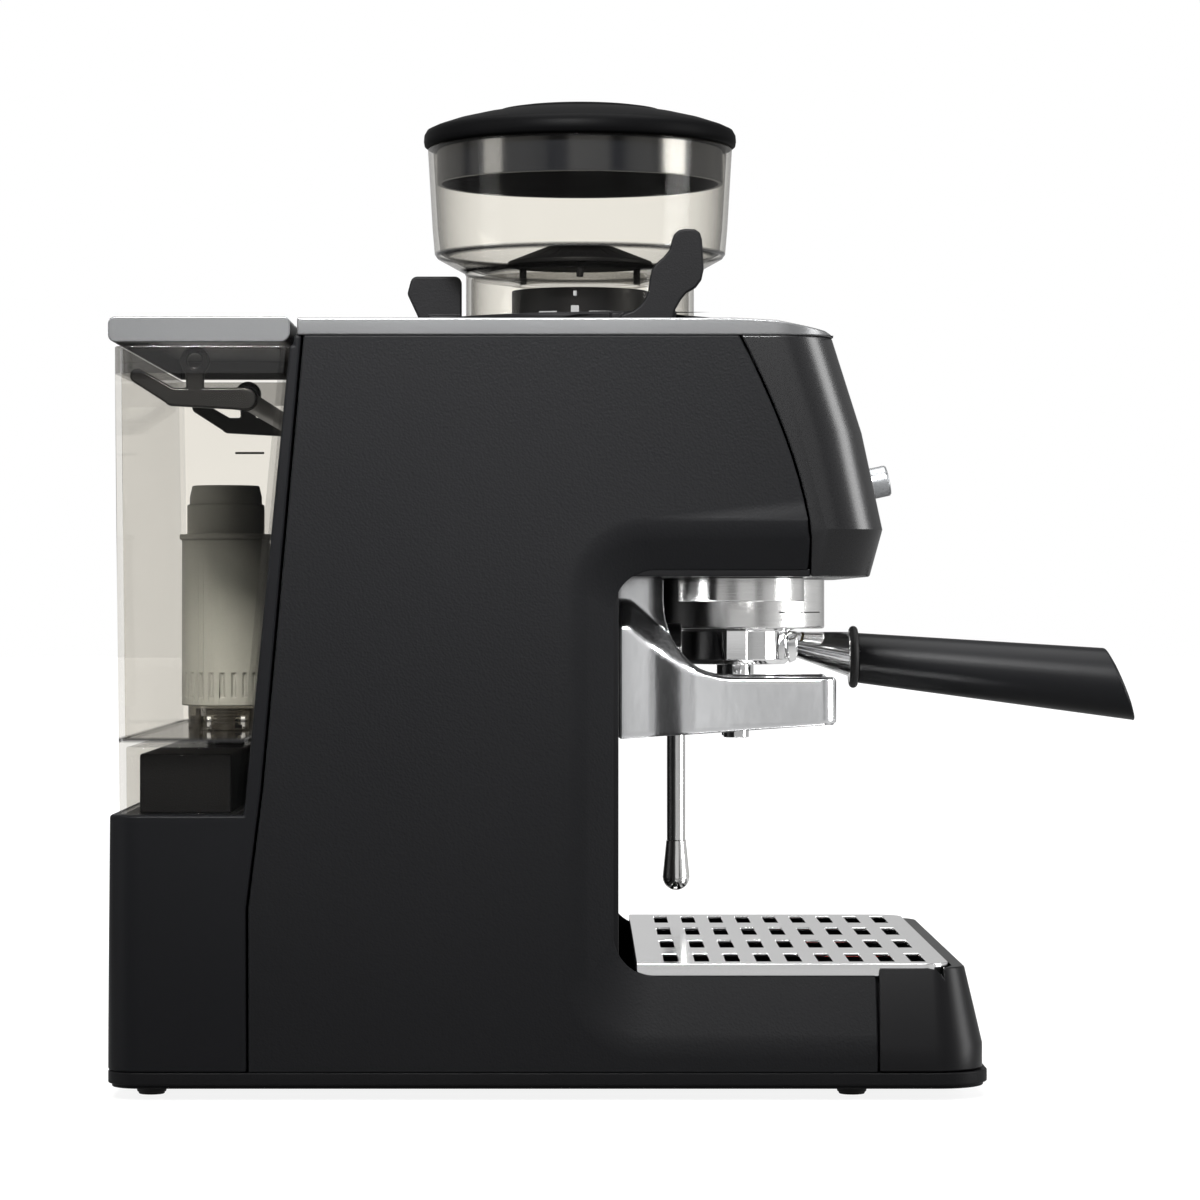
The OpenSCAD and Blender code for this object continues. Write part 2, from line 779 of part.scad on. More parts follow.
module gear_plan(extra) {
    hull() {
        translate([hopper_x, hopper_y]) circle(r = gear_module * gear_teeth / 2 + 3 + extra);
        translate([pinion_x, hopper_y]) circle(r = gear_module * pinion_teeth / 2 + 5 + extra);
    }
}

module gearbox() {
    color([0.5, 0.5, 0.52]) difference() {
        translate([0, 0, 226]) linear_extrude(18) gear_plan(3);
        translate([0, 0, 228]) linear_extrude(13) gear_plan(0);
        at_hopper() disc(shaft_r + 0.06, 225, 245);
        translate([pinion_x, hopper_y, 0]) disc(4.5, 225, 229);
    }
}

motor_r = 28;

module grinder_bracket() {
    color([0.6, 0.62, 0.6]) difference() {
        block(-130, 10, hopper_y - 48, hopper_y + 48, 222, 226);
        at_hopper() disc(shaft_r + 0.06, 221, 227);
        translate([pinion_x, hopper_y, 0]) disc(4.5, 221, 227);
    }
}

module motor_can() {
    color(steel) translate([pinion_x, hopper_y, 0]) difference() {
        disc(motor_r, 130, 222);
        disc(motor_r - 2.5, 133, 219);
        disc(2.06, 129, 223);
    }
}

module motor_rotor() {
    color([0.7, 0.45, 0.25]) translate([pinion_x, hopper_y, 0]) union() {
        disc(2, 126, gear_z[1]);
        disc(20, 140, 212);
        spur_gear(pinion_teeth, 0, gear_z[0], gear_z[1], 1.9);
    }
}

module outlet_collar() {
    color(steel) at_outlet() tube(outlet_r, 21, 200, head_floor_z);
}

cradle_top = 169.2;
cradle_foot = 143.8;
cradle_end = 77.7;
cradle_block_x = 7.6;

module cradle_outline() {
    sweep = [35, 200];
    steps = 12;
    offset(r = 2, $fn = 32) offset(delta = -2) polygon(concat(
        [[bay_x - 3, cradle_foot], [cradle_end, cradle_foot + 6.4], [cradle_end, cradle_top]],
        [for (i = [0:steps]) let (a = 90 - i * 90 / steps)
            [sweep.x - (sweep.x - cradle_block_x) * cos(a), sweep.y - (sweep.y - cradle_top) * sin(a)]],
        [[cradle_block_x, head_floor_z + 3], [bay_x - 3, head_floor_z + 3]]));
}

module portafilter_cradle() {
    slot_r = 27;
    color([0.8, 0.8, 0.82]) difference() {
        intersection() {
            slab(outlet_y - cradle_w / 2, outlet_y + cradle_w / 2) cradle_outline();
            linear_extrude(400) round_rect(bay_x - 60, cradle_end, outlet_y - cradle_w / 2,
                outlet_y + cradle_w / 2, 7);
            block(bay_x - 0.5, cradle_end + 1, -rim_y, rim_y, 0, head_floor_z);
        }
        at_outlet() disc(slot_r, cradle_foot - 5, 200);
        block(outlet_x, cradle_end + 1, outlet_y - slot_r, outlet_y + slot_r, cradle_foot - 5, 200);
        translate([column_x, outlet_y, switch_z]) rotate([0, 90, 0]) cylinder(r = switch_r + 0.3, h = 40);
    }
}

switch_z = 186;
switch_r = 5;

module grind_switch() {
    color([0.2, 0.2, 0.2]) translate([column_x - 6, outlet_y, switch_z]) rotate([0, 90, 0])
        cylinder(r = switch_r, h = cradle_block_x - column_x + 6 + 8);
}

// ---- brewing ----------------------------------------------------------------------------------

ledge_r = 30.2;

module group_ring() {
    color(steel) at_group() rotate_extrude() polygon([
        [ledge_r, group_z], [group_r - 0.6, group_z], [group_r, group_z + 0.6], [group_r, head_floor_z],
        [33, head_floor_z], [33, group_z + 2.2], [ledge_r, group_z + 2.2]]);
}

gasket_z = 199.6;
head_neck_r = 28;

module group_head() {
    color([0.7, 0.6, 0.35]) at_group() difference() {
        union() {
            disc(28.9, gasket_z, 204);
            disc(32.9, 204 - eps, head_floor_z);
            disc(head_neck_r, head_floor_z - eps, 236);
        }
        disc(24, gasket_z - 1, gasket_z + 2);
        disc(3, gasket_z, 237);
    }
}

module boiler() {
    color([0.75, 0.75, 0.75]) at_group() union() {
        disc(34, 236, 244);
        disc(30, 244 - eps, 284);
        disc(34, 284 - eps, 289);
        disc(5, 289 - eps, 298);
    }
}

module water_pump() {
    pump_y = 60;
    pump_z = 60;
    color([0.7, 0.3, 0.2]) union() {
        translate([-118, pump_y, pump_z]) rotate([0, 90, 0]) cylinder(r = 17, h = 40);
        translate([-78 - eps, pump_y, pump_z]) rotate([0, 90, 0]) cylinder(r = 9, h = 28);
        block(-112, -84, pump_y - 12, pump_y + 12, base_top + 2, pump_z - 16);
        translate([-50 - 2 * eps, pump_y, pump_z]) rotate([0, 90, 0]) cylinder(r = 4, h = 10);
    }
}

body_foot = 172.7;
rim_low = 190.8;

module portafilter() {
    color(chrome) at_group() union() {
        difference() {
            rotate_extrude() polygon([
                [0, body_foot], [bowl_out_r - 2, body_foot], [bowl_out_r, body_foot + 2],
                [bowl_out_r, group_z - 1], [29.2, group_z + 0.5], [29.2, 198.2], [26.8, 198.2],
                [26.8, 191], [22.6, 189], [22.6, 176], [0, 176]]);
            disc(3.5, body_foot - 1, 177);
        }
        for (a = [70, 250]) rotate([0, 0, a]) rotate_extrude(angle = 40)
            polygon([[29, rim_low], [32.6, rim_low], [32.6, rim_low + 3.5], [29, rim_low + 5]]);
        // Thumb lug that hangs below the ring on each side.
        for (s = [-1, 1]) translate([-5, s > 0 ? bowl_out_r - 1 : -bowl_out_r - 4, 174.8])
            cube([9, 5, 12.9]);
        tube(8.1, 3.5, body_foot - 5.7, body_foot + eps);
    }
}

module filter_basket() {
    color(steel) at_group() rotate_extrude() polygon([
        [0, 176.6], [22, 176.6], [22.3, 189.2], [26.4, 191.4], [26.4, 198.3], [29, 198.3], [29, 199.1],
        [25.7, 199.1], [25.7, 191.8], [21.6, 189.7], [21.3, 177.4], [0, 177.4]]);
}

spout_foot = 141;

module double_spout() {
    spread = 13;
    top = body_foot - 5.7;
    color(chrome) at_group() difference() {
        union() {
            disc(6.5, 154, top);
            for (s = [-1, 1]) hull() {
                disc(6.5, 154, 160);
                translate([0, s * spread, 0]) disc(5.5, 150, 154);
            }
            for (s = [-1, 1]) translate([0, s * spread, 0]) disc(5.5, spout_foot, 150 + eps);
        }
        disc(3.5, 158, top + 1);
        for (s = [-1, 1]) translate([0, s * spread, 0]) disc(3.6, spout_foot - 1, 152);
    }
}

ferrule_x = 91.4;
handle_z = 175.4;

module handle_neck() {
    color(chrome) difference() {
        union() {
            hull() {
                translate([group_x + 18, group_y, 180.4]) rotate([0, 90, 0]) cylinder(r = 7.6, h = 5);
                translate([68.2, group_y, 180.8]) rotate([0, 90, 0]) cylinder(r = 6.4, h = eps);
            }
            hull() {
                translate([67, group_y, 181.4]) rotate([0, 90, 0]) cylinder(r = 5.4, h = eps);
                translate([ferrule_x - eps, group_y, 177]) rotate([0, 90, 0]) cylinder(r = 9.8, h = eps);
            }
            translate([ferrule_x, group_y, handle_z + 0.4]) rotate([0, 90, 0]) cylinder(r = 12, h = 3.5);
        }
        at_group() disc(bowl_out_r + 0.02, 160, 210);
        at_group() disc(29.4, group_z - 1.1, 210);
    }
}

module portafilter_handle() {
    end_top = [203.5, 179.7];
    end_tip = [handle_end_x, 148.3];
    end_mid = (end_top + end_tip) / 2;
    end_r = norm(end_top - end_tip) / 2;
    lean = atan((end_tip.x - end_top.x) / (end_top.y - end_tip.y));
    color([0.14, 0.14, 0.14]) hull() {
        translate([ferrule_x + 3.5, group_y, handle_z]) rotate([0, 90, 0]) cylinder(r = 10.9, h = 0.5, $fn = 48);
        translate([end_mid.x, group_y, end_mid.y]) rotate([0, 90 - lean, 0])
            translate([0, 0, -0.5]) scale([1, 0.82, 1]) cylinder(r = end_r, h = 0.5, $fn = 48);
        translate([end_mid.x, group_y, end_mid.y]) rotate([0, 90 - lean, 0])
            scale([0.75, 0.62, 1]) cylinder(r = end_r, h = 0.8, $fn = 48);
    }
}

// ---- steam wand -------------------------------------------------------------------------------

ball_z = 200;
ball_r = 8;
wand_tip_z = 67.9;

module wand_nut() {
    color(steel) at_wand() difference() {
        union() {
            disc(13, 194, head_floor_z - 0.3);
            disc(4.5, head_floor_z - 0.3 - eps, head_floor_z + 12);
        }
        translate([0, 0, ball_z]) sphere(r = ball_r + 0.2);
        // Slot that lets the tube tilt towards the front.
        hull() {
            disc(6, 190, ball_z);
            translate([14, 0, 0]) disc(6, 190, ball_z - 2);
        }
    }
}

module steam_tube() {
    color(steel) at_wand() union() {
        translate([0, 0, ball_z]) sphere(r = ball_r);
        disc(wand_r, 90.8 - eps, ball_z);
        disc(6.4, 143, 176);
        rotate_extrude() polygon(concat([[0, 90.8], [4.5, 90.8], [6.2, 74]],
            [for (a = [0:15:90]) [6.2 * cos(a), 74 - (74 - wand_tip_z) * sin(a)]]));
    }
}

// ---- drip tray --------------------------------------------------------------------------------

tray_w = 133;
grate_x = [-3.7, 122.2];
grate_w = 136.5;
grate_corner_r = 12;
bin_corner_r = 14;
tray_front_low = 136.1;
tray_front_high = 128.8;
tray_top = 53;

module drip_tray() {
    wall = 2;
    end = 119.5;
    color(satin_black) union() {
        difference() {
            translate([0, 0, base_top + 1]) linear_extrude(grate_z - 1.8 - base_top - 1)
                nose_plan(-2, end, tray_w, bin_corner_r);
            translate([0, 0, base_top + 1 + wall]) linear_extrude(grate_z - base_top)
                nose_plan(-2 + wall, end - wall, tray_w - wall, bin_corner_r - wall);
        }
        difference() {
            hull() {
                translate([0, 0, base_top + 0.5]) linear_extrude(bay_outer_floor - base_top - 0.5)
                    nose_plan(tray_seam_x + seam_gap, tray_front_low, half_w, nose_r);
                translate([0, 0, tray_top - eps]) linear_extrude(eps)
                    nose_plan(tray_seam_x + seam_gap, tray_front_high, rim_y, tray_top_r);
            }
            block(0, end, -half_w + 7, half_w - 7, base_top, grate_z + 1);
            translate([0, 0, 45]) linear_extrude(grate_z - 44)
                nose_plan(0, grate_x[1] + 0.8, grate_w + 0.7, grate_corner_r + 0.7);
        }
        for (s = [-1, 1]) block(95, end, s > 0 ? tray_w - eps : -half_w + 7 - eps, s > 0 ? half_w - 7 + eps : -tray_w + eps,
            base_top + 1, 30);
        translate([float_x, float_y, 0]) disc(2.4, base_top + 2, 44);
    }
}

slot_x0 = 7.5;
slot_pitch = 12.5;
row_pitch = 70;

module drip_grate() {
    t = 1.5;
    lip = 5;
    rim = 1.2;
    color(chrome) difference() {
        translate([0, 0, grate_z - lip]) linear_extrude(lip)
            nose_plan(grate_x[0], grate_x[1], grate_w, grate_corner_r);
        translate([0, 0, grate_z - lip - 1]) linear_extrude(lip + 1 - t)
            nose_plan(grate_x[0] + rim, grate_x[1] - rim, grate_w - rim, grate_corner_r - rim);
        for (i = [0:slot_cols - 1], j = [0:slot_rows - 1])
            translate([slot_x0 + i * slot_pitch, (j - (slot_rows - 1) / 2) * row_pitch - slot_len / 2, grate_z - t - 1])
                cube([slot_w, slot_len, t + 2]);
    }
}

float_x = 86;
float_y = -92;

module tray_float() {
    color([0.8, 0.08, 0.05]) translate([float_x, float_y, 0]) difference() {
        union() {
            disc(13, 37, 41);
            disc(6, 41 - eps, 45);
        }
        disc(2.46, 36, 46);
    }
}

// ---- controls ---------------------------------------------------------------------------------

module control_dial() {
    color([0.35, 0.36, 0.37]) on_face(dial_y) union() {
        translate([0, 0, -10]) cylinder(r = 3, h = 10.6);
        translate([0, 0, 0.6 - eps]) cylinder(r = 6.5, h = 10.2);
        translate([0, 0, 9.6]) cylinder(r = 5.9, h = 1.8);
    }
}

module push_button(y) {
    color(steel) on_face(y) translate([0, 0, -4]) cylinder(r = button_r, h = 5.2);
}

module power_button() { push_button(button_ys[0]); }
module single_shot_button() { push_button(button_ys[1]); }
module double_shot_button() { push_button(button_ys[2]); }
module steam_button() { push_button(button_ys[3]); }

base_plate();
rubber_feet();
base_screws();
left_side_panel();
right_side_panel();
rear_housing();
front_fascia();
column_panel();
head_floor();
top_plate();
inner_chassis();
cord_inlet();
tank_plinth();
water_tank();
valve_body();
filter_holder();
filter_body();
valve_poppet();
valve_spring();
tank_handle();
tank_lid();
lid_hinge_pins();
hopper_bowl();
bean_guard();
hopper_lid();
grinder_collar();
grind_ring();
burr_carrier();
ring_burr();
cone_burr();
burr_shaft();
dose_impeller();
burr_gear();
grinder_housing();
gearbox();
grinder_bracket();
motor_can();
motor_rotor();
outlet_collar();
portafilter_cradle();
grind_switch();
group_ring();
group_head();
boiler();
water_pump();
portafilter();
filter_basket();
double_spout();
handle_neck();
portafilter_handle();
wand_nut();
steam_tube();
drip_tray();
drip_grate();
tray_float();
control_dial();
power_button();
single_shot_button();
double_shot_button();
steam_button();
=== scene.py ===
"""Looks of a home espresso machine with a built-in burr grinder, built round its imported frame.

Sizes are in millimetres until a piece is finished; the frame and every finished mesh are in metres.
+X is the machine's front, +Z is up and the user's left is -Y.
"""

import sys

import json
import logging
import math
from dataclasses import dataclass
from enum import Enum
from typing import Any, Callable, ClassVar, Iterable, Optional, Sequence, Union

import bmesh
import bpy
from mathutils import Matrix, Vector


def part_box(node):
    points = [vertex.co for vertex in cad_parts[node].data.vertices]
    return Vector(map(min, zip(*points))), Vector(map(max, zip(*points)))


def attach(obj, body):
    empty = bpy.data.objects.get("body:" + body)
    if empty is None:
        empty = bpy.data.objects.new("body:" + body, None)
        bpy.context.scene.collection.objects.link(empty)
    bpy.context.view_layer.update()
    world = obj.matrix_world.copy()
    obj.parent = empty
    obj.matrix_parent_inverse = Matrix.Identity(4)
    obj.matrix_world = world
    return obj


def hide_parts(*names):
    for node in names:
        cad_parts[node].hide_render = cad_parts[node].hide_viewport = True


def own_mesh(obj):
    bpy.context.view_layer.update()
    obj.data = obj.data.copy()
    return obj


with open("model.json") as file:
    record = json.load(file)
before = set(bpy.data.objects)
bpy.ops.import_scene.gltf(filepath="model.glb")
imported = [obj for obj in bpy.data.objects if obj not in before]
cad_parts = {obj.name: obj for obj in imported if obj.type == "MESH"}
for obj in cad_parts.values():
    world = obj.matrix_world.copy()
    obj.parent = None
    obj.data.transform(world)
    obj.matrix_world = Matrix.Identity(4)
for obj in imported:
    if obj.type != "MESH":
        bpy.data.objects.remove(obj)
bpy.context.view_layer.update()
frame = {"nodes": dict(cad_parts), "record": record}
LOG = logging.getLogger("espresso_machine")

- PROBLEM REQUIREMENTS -
Nothing but the lines from the line that contains "base_plate();" through the line that contains "before = set(bpy.data.objects)" should be given again, each exactly as it stands, both ends included.

- REPLY TO THE EXERCISE -
base_plate();
rubber_feet();
base_screws();
left_side_panel();
right_side_panel();
rear_housing();
front_fascia();
column_panel();
head_floor();
top_plate();
inner_chassis();
cord_inlet();
tank_plinth();
water_tank();
valve_body();
filter_holder();
filter_body();
valve_poppet();
valve_spring();
tank_handle();
tank_lid();
lid_hinge_pins();
hopper_bowl();
bean_guard();
hopper_lid();
grinder_collar();
grind_ring();
burr_carrier();
ring_burr();
cone_burr();
burr_shaft();
dose_impeller();
burr_gear();
grinder_housing();
gearbox();
grinder_bracket();
motor_can();
motor_rotor();
outlet_collar();
portafilter_cradle();
grind_switch();
group_ring();
group_head();
boiler();
water_pump();
portafilter();
filter_basket();
double_spout();
handle_neck();
portafilter_handle();
wand_nut();
steam_tube();
drip_tray();
drip_grate();
tray_float();
control_dial();
power_button();
single_shot_button();
double_shot_button();
steam_button();
=== scene.py ===
"""Looks of a home espresso machine with a built-in burr grinder, built round its imported frame.

Sizes are in millimetres until a piece is finished; the frame and every finished mesh are in metres.
+X is the machine's front, +Z is up and the user's left is -Y.
"""

import sys

import json
import logging
import math
from dataclasses import dataclass
from enum import Enum
from typing import Any, Callable, ClassVar, Iterable, Optional, Sequence, Union

import bmesh
import bpy
from mathutils import Matrix, Vector


def part_box(node):
    points = [vertex.co for vertex in cad_parts[node].data.vertices]
    return Vector(map(min, zip(*points))), Vector(map(max, zip(*points)))


def attach(obj, body):
    empty = bpy.data.objects.get("body:" + body)
    if empty is None:
        empty = bpy.data.objects.new("body:" + body, None)
        bpy.context.scene.collection.objects.link(empty)
    bpy.context.view_layer.update()
    world = obj.matrix_world.copy()
    obj.parent = empty
    obj.matrix_parent_inverse = Matrix.Identity(4)
    obj.matrix_world = world
    return obj


def hide_parts(*names):
    for node in names:
        cad_parts[node].hide_render = cad_parts[node].hide_viewport = True


def own_mesh(obj):
    bpy.context.view_layer.update()
    obj.data = obj.data.copy()
    return obj


with open("model.json") as file:
    record = json.load(file)
before = set(bpy.data.objects)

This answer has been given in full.